The "writers" really don't think these things through!

Also, sod university! I'm going to open a hot dog stand and make thousands just like Dylan did! That's realistic!

And how about Toadie? I think that the reason that his only storylines involve him being yelled at for being bad at relationships is so that they can bring Dee back and have him screw things up with her (cos nobody is ever happy in Neighbours.)

Well those are my only observations for now. Toodles all!

Wednesday, April 12, 2006

He's BAAAAaaaack!

D:





D':

Thursday, April 06, 2006

Oscar is the best one out of the whole of Neighbours... he's just brilliant... I'm going to steal him one day.

Anyways, you know a show's going to be good when it starts with "Mum, Mum! Help, I'm being committed!"... ah, good times.

But ignoring the ludicrous Steph-being-committed storyline, let's talk about the ludicrous Harold-disappearing storyline.

For anyone who has missed it (shame on you!) Harold went all evil and tried to kill Paul because he wanted revenge for Paul killing his son (which technically wasn't Paul's fault... but if it means that Paul will die then I'm prepared to go along with it!) Then Harold had some weird moment of clarity when he realised that actually killing Paul was stupid and not the right thing to do (he's right of course.... Izzy should be the one to be killed!!! Surely, one day someone will listen to my pleas...)

So off he goes, disappearing cos he's feeling all guilty... and presumably cos he can't be trusted around Paul. So he disappears... and then no-one seems to notice... Connor knows Harold left because Harold left him a note asking him to look after the General Store... but Connor wasn't worried. Sky, who is now completely abandoned, has barely said a word about it. We presume she is just living on her own now... And nobody just seemed the slight bit bothered until Lou got back and Lou put two and two together and realised that Harold might have tried to kill Paul (how on earth he reached that conclusion I don't know.) Suddenly Connor, Toadie and Lou were trying to hide the fact that Harold had disappeared from the police (namely Stuart... I have a theory about Stuarty actually. I think the reason why he suddenly found his calling to be in the police force was simply cos they needed a police officer in some of the stories... why bother with new cast members when some of the existing ones can be recycled!!!)

Anyways, it's all ridiculous. That's why we love it though.

My final thoughts are that Neighbours is in danger of becoming "The Timmins Show." Kill some of them off... preferably Janelle, Kim and Janae. They're the worst ones.

Ciao!

Wednesday, March 29, 2006

Has anyone noticed that Janae, looks suspiciously like Reese Witherspoon??

See:

http://movies.themoviebox.net/images/justlikeheaven/main.jpg

and

http://mirrorman-caps.com/janae/gallery050826/050826-02dissing04.JPG

D:

:O

Thursday, March 09, 2006

Death, death and more death. The Neighbours "writers" seem to get annoyed with the characters just as much as we do cos they're killing them off like there's no tomorrow! (Although if that was true then they'd have got rid of Izzy a long, long, LONG time ago... and Ned, who always seems to wear the same T-shirt, and the Timminses.... and most of the characters really...)
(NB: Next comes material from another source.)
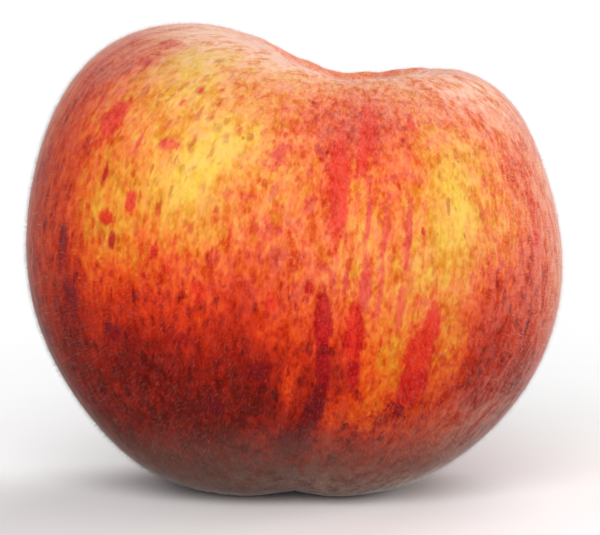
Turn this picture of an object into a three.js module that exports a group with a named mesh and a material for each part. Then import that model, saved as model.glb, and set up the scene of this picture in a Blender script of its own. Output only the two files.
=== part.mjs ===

So another one bites the dust! Alex Kinsky has gone! He's dead, a goner, kicked the bucket, sleeping with the worms etc etc... Do we care? Not really... It's shut Zeke up for one thing.

On the other hand Susan (who gets skinnier by the episode) is all vulernable to Karl's advances... although they're not so much advances as... well a shoulder to cry on... but we all know where it'll lead! I can only assume it will end in tears... as if anyone's ever happy in Neighbours (not unless death is just around the corner.)

On a lighter note, the Timminses are continuing to be annoying. The whole "Team Timmins" thing they've got going on, them all sticking together and stuff...well, hello! Two of Janelle and Kim's offspring aren't even around!!! They're God knows where!!! We've only heard them mentioned in one episode! And Kim advising Janae to get Boyd a four-leaf clover for Christmas... way to break them up Kim! "I need a perfect present for my boyfriend!" "I know, give him a leaf!" Yeah... nothing says "I love you" like a leaf...

And it's coming... that's right Psycho-Harold is on the way! For those of you who missed it, last week we got the first taste of the "creepy Harold" music, complete with Harold staring evily into the distance. In todays episode it was there again, though this time without the music. Seriously, what's with Neighbours? As if we're meant to believe that in the past 5 years Harold would have a stroke, turn dodgy, go back to his good ol' self and then turn into a psychopath. I'm sensing a recylcled storyline here.

Speaking of recycled storylines, does this sound familiar: Lyn married to Joe, Joe leaves to go and work on a farm, they split up. It should sound familiar because that too has happened twice... this time in the past 2 years. And not only that, but Ned has trouble reading, Connor had trouble reading... is it some equal opportunites thing where they have to have one character who's illiterate and now that Connor's learnt to read and stuff they have to fill his shoes?

Let's just hope the recycle the storyline of Susan slipping on spilt milk and then waking up with some form of amnesia thing where she thought she was 16. Ah, I remember how she ran away from Karl screaming... I imagine most people have that reaction to him when they first see him though.

Well that's all. Happy Neighbours watching!